この打撃スタイルから落合博満氏からも「4番らしい4番」と評価され、ヤクルト、巨人、横浜DeNAでチームの勝利に大きく貢献した。
現役外国人選手では、ウラディミール・バレンティンも素晴らしい。豪快な本塁打のイメージが強いと思うが、チャンスでなおかつ自身の集中力が高い場面では、非常に高い「クラッチ力」を発揮する。
特にその場面が多く見られたのは2018年だ。得点圏では、普段の打撃スタイルのように一発を狙いにいくのではなく、軽打でランナーを返していく打撃スタイルが確立されたシーズンだった。これまでに100打点以上を記録したシーズンは、2013年と2018年の2シーズンだが、いずれも131打点と驚異的な数字を残している。
バレンティンは調子のムラっ気が激しいタイプではあるが、2017年のWBCのように短期的に集中力が高まると、非常に高いパフォーマンスを残す選手でもある。
もちろん、かつて阪神にいた今岡誠の2005年シーズンのように、得点圏打率がそのまま打点に反映される選手もいる。
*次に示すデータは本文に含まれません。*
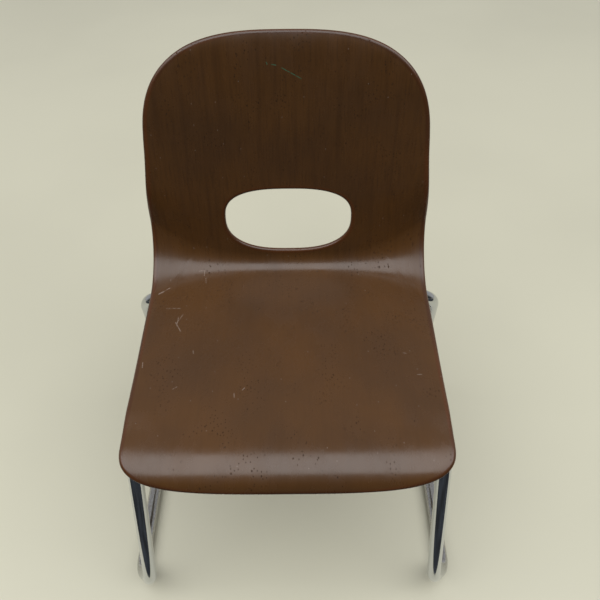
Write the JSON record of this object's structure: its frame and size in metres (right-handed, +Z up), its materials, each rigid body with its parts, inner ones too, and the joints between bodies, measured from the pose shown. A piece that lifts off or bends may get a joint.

ただ一方、チームを勝利に導く打点を生み出す力や「クラッチ力」は、得点圏打率だけではわからない能力もあるのではないか。
今回とりあげた中田・ラミレス・バレンティンの3選手を見ると、要所で打撃スタイルを変えて軽打に切り替える器用さも兼ね備えている。そうやって勝利に導く殊勲打が増えていくため、成績や数字以上にチームから頼られる選手になったのだろう。
上記の3選手以外で見ると、西武の山川が昨シーズン終盤に下位打線で起用されてからは、チャンスで軽打する場面が多く見られた。この切り替えを4番打者としてもできると、ワンランク上の選手になれる。さらに、巨人の岡本和真も、今シーズンの開幕カードでは、状況に応じ、軽打で打点を生み出す場面が見受けられた。
全ての選手に共通するのはチームを勝利に導くために、自ら打点を生み出す力があることだ。チャンスの時に得点圏打率と言った成績や数字だけではなく、切り替えられる適応力や集中力と言ったところを見ていくことも野球の面白さだろう。